George Rodriguez was born in 1937 to Mexican and Mexican-American parents, and raised in downtown and South Central Los Angeles. Since his early days as a student photographer at Fremont High School in the 1950s, Rodriguez has produced a huge, diverse body of work that brings together multiple social worlds: Hollywood celebrity and Chicano social movements, film premieres and farm worker strikes, album covers and East Los Angeles street scenes, glossy colour portraits of teen stars and black and white documents of civil rights leaders. The long tradition of Los Angeles photography rarely features the contributions of Chicano photographers, and the long tradition of Chicano photography rarely features the contributions of commercial and celebrity photographers. Rodriguez belongs to both traditions, and his work offers a corrective to each partial narrative. Curating ‘Double Vision’, his first complete career retrospective, I was conscious to feature work from all aspects of Rodriguez’s career: commercial photography, photojournalism, record label publicity, red carpet photography, civil rights documentary and celebrity portraiture.
Rodriguez trained in the art and business of photography while working at Avery Color Labs in Hollywood and went on to work in the photography labs of Columbia Pictures and NBC Studios. He worked as a staff photographer for magazines Soul Illustrated, Tiger Beat and Yo!, and as a stringer for the Los Angeles Times, where he covered the United Farm Workers Movement, which led to his iconic 1969 portrait of Cesar Chavez, the organizer and civil-rights activist who co-founded the National Farm Workers Association.
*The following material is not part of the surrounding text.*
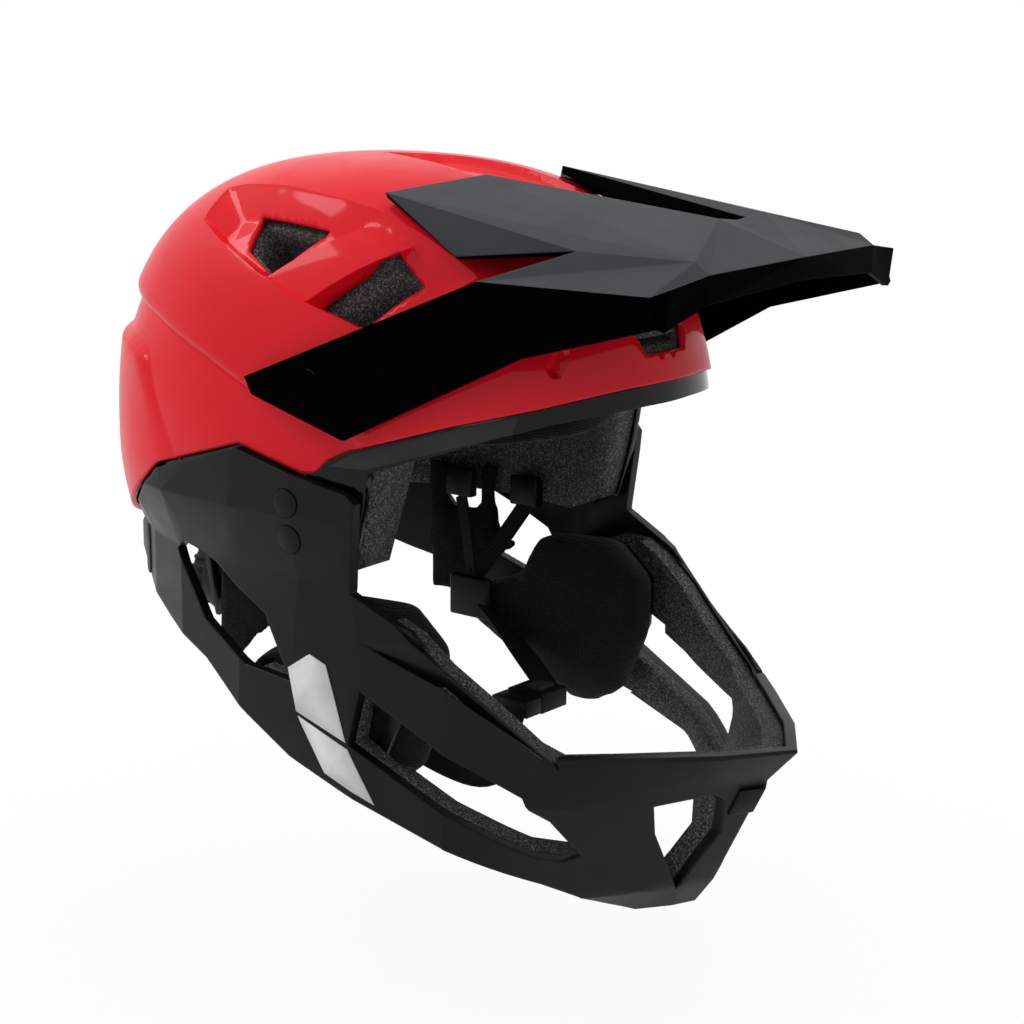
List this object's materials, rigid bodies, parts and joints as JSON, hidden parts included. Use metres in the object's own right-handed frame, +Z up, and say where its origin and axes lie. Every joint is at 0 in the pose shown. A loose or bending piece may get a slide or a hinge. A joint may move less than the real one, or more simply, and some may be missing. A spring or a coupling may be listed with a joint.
{
  "type": "full face bike helmet",
  "caption": "Full face downhill bike helmet with a removable chin bar, a tilting visor and a dial-adjusted head cradle.",
  "frame": {"origin": "centre of the head that the helmet is made for, as worn", "axes": "the face looks along -Y, the rider's right side is -X, +Z is up"},
  "size_m": [0.222, 0.3507, 0.3073],
  "materials": {
    "red_shell": "glossy in-mould polycarbonate, red",
    "black_gloss": "glossy black polycarbonate",
    "black_matte": "matte black moulded plastic",
    "visor_grey": "satin dark grey plastic",
    "grip_grey": "matte dark grey strip",
    "band_white": "pale grey printed band, left bare",
    "foam_black": "expanded polystyrene, black with grey speckle",
    "fabric_black": "ribbed black knit over foam",
    "webbing": "black polyester webbing",
    "steel": "brushed steel",
    "nylon": "black moulded nylon"
  },
  "bodies": {
    "helmet": {"shell_upper": "red_shell", "shell_lower": "black_gloss", "brow_rim": "black_gloss", "brow_grip_strips": "grip_grey", "eps_liner": "foam_black", "brow_pad": "fabric_black", "crown_pads": "fabric_black", "ear_pads": "fabric_black", "visor_pivot_pins": "nylon", "temple_pins": "steel", "latch_pins": "steel", "visor_bracket": "nylon", "visor_thumb_screw": "nylon", "strap_left": "webbing", "strap_right": "webbing", "strap_anchors": "nylon", "strap_dividers": "nylon", "buckle_base": "nylon", "buckle_tongue": "nylon"},
    "chin_bar": {"chin_bar_shell": "black_matte", "chin_bar_foam": "foam_black", "side_bands": "band_white", "chin_block": "black_matte", "temple_plugs": "black_gloss", "button_springs": "steel", "cheek_pad_left": "fabric_black", "cheek_pad_right": "fabric_black", "pad_carrier_left": "nylon", "pad_carrier_right": "nylon"},
    "button_left": {"release_button_left": "nylon"},
    "button_right": {"release_button_right": "nylon"},
    "visor": {"visor": "visor_grey", "visor_stay": "nylon"},
    "cradle": {"cradle": "nylon", "dial_housing": "nylon", "rear_pad": "fabric_black"},
    "dial": {"dial_knob": "nylon"},
    "buckle_release": {"buckle_button": "nylon"}
  },
  "joints": [
    {"name": "chin_bar_slide", "type": "slide", "parent": "helmet", "child": "chin_bar", "axis": [0, 0, -1], "range_m": [0, 0.04]},
    {"name": "visor_tilt", "type": "hinge", "parent": "helmet", "child": "visor", "pos_m": [0, -0.036, 0.04318], "axis": [-1, 0, 0], "range_deg": [0, 9]},
    {"name": "cradle_slide", "type": "slide", "parent": "helmet", "child": "cradle", "axis": [0, -1, 0], "range_m": [0, 0.01]},
    {"name": "dial_turn", "type": "hinge", "parent": "cradle", "child": "dial", "pos_m": [0, 0.115, -0.08128], "axis": [0, 1, 0], "range_deg": [0, 360]},
    {"name": "button_left_press", "type": "slide", "parent": "chin_bar", "child": "button_left", "axis": [-0.8331, -0.5532, 0], "range_m": [0, 0.0015], "stiffness_N_per_m": 800},
    {"name": "button_right_press", "type": "slide", "parent": "chin_bar", "child": "button_right", "axis": [0.8331, -0.5532, 0], "range_m": [0, 0.0015], "stiffness_N_per_m": 800},
    {"name": "buckle_press", "type": "slide", "parent": "helmet", "child": "buckle_release", "axis": [0, 0, -1], "range_m": [0, 0.002], "stiffness_N_per_m": 600}
  ],
  "couplings": [
    {"joint": "dial_turn", "follows": "cradle_slide", "rad_per_m": 628.3}
  ]
}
Rodriguez later became an in-house photographer for the Mexican American Legal Defense and Educational Fund, who honored him in 2018 with a Lifetime Achievement Award.
Josh Kun is an author and scholar, based in Los Angeles. He is the curator of ‘George Rodriguez: Double Vision’.
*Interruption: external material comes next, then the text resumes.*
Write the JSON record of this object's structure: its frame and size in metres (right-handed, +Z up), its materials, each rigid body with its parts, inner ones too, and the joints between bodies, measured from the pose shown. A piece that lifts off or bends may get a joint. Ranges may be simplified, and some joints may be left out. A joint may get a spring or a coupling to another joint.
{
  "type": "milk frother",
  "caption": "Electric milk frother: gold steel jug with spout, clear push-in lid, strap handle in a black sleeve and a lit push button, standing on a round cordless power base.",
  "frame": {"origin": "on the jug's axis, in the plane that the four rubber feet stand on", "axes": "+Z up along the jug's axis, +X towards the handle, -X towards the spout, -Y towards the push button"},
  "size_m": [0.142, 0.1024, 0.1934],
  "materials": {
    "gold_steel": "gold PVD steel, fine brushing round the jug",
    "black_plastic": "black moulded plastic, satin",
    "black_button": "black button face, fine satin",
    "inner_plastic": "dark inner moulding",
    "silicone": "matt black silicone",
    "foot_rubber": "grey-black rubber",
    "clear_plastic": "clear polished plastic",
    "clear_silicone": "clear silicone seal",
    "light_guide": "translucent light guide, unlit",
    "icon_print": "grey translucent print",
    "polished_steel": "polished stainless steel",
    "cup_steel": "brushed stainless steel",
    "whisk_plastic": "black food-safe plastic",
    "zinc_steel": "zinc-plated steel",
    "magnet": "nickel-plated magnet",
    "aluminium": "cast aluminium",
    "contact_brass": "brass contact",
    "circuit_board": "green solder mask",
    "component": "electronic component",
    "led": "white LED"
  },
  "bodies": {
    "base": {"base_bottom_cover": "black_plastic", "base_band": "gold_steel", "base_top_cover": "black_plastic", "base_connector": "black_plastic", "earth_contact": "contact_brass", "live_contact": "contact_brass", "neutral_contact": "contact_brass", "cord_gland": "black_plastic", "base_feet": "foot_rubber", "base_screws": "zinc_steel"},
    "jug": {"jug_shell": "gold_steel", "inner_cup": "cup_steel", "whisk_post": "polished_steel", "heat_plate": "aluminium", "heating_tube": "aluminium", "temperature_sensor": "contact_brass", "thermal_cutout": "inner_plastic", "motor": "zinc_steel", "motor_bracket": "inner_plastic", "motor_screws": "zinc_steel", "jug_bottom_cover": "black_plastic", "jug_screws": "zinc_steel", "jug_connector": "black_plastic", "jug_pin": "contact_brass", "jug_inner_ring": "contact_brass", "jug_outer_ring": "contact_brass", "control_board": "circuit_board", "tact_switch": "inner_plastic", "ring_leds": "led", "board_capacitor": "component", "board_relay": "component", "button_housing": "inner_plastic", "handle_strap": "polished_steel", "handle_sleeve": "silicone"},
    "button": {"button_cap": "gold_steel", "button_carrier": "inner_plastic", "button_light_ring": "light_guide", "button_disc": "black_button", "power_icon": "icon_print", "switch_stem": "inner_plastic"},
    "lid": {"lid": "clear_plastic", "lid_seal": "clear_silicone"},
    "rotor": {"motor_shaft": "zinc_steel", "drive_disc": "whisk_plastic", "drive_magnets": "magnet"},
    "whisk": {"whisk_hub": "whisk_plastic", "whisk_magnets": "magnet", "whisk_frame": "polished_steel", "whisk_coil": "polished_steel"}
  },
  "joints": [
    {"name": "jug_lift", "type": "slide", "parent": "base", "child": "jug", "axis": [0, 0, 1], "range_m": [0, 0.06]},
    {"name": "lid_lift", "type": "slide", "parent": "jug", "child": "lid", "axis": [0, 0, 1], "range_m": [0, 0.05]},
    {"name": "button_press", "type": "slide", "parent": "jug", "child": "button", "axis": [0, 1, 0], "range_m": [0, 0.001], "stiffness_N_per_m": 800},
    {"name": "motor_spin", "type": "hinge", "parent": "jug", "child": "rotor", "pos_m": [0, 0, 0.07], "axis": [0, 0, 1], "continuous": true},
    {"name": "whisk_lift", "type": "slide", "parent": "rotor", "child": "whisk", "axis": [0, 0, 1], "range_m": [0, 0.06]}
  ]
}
I’ve lived in Pico Rivera since 1965 and it’s pretty common to be on a regular commercial block and see a couple horses. There’s a liquor store where people just pull up on horseback. This intersection is right where the Whittier Narrows Dam begins. It used to be all avocado and walnut groves out here, and there is still a lot of seasonal strawberry picking. When I first moved here it was mostly Anglos on the horses, but now you hardly see one. It’s mostly Mexicans on the horses, and they ride really elegant horses like Andalusians. They trot so beautifully.
I went back to get a better shot of this but it was already gone. Someone painted over it in white. It’s around 60th and Broadway, just blocks from where I grew up between Avalon and San Pedro. Cheech Marin and George Jackson, the Black Panther, also grew up nearby. Whoever put this on the wall meant to paint a peace sign but they put a Mercedes logo by mistake. People always get that wrong. Wanting peace is nothing new in this neighborhood. When I was a boy the violence I saw was always sparked by the LAPD mistreating Black people. When the riots happened it was no surprise. Now it’s mostly a Latino neighborhood. People still have pride in being from here and still want to claim it.
Donald Trump caught my eye. This is a regular mom-and-pop shop in Pico Rivera. Signs have always been attractive to me. I’ve shot them my whole career, from storefronts to protest signs to graffiti to something more comical. I was never aware that was a tendency of mine, but now that I look back on all my past work, I see that I’ve always been drawn to these messages out in public. This sign, like all of them, tells a story about the neighborhood and the community.
This is South Central LA right over the Harbor Freeway, near Trade Tech. Whoever lived in that structure there was gone by the time I parked. There were homeless tents everywhere. A dog started barking at me from one of them so I was only able to take just that one photo. I was interested in someone building a home right there, with a view of all the freeway lights. Like in so many LA neighborhoods now, there are tents everywhere. It wasn’t like that when I was growing up there in South Central. It used to be very manicured. Now cars aren’t just double parked everywhere, they’re quadruple parked. It’s a whole different place.
This is my grammar school, but it didn’t look like this back then. There were huge eucalyptus trees surrounding the school. They are all gone now, like much of the original building, because of the earthquakes. My brothers and I loved it and my parents really liked the principal, Mrs. Bardenstein. It was a very progressive school then. Now I guess they call it the Skid Row School. I graduated in 1949.
I went to Philippe’s for an evening cup of coffee and saw these two waitresses on a break. I’ve been coming here since I was a kid. My dad would bring us. Then we’d ride the street cars and look at the Christmas windows of Bullocks and The May Company. Philippe’s is one of the only places you can park downtown and not pay anything. I love their doughnuts and beef stew. And that coffee was only 46 cents.
George Rodriguez is a photographer based in Los Angeles. His works are part of the permanent collection of the Smithsonian Institution. Double Vision: The Photography of George Rodriguez was published in 2018. In 2018, he received the Lifetime Achievement, Leadership in the Arts Award from the Mexican American Legal Defense and Educational Fund.
‘George Rodriguez: Double Vision’ runs at the Vincent Price Art Museum, Monterey Park, until February 29, 2020.